Monday, July 23, 2007

Sunday, July 22, 2007 - Obon Service

Sunday was our temple's Obon Service.

A time to remember ones who have passed away. The Jodo Shinshu tradition of Obon is slightly different than most Japanese Buddhist traditions. Traditionally, Japanese (non-Shin buddhists) believe that family members' souls return for a visit during the O-Bon period.

In Japan, it is time for homecoming, as most Japanese return to their roots to pay their respects. The ceremonies surrounding the festival including welcoming the spirits back home and sending them off.

Traditionally, O-Bon is celebrated with a dance as originated by Mogallana to help his departed Mom find her way.

Our O-Bon service featured guest speaker, Rev. Hata, a retired minister now living in the San Diego area. His sermon was about the poem, "A Thousan Winds." As noted below, it is thought to be a Native American poem or attributed to an Ohioan named Mary Frye. It has been rewritten into a song by Mitsuru Arai, a Japanese songwriter, who also recorded this song. He had heard the poem, and decided for a friend who had parted that he would write it into a song. His friend's daughter used the song as part of her wedding day, because it reminded her that her late mother was "around."

The song became very popular in Japan.

These aren't the translated lyrics of the song, but a version of the poem...

Do not stand at my grave and weep

Do not stand at my grave and weep;
I am not there. I do not sleep.
I am a thousand winds that blow.
I am the diamond glints on snow.
I am the sunlight on ripened grain.
I am the gentle autumn rain.
When you awaken in the morning's hush
I am the swift uplifting rush
Of quiet birds in circled flight.
I am the soft stars that shine at night.
Do not stand at my grave and cry;
I am not there. I did not die.

Written at least 50 years ago, this poem has been attributed at different times to J.T. Wiggins (an English emigre to America), two Americans: Mary E. Fry and Marianne Reinhardt, and more recently to Stephen Cummins, a British soldier killed in Northern Ireland who left a copy for his relatives. Others claim it is a Navajo burial prayer.

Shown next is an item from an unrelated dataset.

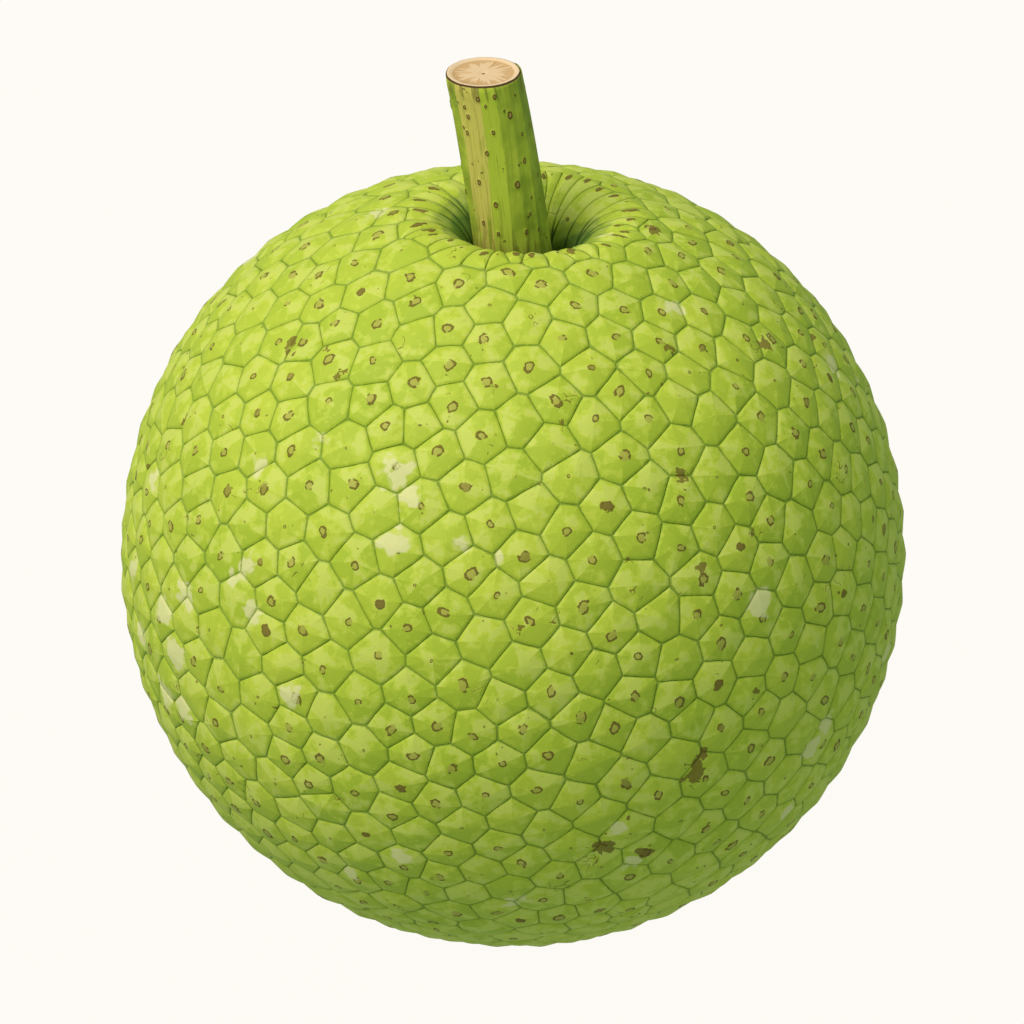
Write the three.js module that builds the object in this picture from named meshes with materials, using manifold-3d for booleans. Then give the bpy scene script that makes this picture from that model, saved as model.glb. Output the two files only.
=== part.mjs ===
// A breadfruit standing on its blossom end, with a length of cut stalk left on.
// Millimetres, +Z up. The origin is the middle of the flat spot the fruit rests on.
// The skin is a net of many-sided scales. Each scale is a low pyramid: its tip stands out
// and its corners lie down in the grooves it shares with its neighbours.

import * as THREE from "three";
import { ConvexHull } from "three/addons/math/ConvexHull.js";
import { mergeVertices } from "three/addons/utils/BufferGeometryUtils.js";
import Module from "manifold-3d";

const { degToRad, lerp, smoothstep } = THREE.MathUtils;

// ---- Body. Heights of the body and of the stalk are measured from the middle of the body.
const BODY_RADIUS = 79.6;
const CENTRE_HEIGHT = 77.7; // middle of the body above the flat spot
const SHOULDER_SWELL = 0.0135; // extra radius of the upper body halfway to its top, as a share
const RIM_ANGLE = degToRad(18.6); // where the body turns over into the rim of the stalk cavity
const RIM_RADIUS = 11.5;
const WALL_DEPTH = 8; // straight wall of the cavity below its rounded rim
const FLOOR_FILLET = 3;
const RIM_SHIFT = 2; // the cavity opens off the middle, towards +X
const RIM_TILT = 0.03; // and its rim stands higher towards -X and -Y, rise over run
const SHIFT_START = 44; // radius where the shoulder begins to follow the shifted rim
const SHIFT_END = 20;

// ---- Scales
const SCALE_WIDTH = 9.2; // across one scale on the body
const SHOULDER_SCALE_WIDTH = 8.8;
const SHOULDER_STRETCH = 1.08; // length of a scale over its width near the top of the body
const THROAT_STRETCH = 3;
const SPIRAL_END = -3; // where the scales of the body end, past the crest of the rim
const RIM_SCALES = 35; // long scales that hang over the rim and down the wall
const RIM_TIP = 1; // their tips, past the crest of the rim
const RIM_STRAY = 1.3; // how far those tips stray along the profile
const RIM_WANDER = 0.42; // and around the rim, as a share of the distance between two of them
const RIM_EDGE = 6; // longest edge of a facet at the rim, so that it follows the curve
const HEX_AREA = Math.sqrt(3) / 2; // area of a hexagon one unit across its flats
const WANDER = 0.3; // how far a scale strays from the even spiral, in scale widths
const TIP_HEIGHT = 0.42;
const TIP_HEIGHT_SPREAD = 0.25;
const GROOVE_DEPTH = 0.48;
const THROAT_RELIEF = 0.45; // relief deep in the cavity, as a share of the relief of the body
const SPIRAL_SEED = 7;

// ---- Stalk
const STALK_TOP_HEIGHT = 107.7;
const STALK_ROOT_HEIGHT = 44.3;
const STALK_BEND_HEIGHT = 68.1; // height where the two figures below are measured
const STALK_OFFSET = 0.2; // along X
const STALK_LEAN = 0.123; // towards -X, rise over run
const STALK_BEND = 0.00168; // growth of the lean per millimetre of height
const STALK_TOP_RADIUS = 7.65;
const STALK_FOOT_RADIUS = 7.95;
const STALK_RIDGES = [-78, -44, -13, 12, 33, 56, 88, 118, 150, 183, 214, 248]; // degrees
const RIDGE_SHARPNESS = 0.8; // 1 gives plain flats between the ridges, 0 a round stalk
const STRIPS_PER_FLAT = 4;
const STALK_RINGS = 14;
const CUT_LEAN = degToRad(1.5); // the cut face leans this far towards -X
const CUT_BEVEL = 0.35;
const CUT_RIND = 0.9; // width of the rind around the sunken wood of the cut face
const CUT_SINK = 0.25;
const PITH_RADIUS = 0.9;
const PITH_DEPTH = 0.5;
const SOCKET_GAP = 0.3;
const SOCKET_CUTTER_LENGTH = 16; // from the root of the stalk to above the floor of the cavity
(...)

The following was taken from The London Magazine December / January 2005:
"Mary Elizabeth Frye nee Clark was born in Dayton, Ohio, on November 13th 1905. She dies on September 15th 2004. Mary Frye, who was living in Baltimore at the time, wrote the poem in 1932. She had never written any poetry, but the plight of a German Jewish girl, Margaret Schwarzkopf, who was staying with her and her husband, inspired the poem. She wrote it down on a brown paper shopping bag.

Margaret Schwarzkopf had been worrying about her mother, who was ill in Germany. The rise of Anti-Semitism had made it unwise for her to join her mother. When her mother died, she told Mary Frye she had not had the chance to stand by her mother's grave and weep.

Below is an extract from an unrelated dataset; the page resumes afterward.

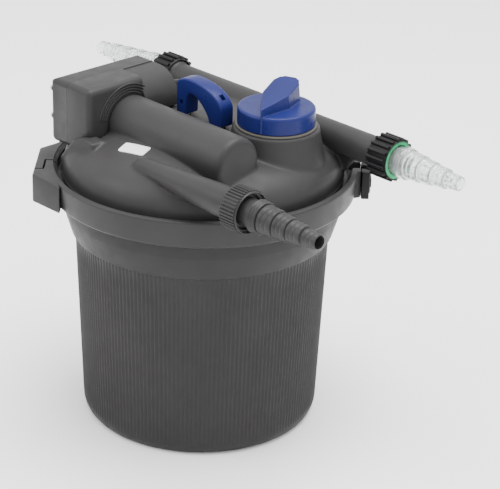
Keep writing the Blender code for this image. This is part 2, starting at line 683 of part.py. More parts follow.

Mary Frye circulated the poem privately. Because she never published or copyrighted it, there is no definitive version. She wrote other poems, but this, her first, endured. Her obituary in The Times made it clear that she was the undisputed author this famous poem, which has been recited at funerals and on other appropriate occasions around the world for seventy years. A 1996 Bookworm poll named it the Nation's Favourite Poem"[London Magazine Editor, Sebastian Barker]

(This was also substantiated by research conducted by the staff of Dear Abby. -- Alan)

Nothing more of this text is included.